▶ [Source data]:
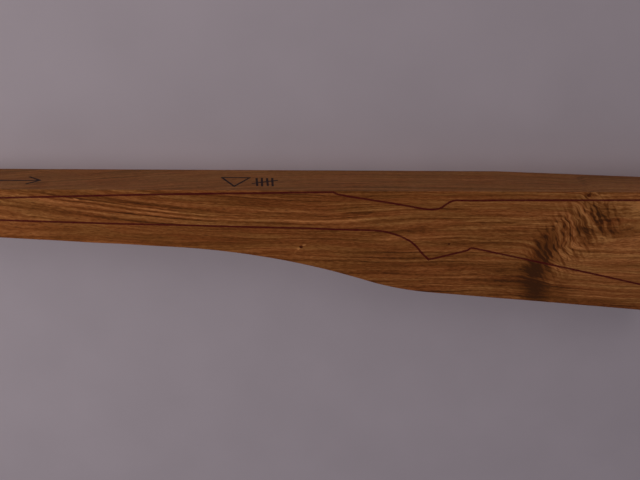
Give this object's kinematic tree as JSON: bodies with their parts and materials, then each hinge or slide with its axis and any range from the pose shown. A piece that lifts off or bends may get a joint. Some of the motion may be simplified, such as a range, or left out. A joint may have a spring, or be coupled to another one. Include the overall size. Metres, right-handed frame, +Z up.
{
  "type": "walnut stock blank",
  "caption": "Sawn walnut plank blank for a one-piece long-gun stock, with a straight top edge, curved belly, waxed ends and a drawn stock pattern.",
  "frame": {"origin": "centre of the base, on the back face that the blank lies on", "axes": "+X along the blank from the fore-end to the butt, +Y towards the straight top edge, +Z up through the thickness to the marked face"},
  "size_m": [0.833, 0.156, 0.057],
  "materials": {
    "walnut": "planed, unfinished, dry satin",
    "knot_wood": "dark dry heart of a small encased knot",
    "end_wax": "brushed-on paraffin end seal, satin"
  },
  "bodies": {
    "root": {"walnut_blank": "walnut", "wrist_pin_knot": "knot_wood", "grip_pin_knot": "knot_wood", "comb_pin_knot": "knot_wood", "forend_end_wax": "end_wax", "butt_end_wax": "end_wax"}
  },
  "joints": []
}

▶ [What you should do]: Copy each line above that contains the word "materials".

▶ [Solution to this problem]:
Give this object's kinematic tree as JSON: bodies with their parts and materials, then each hinge or slide with its axis and any range from the pose shown. A piece that lifts off or bends may get a joint. Some of the motion may be simplified, such as a range, or left out. A joint may have a spring, or be coupled to another one. Include the overall size. Metres, right-handed frame, +Z up.
  "materials": {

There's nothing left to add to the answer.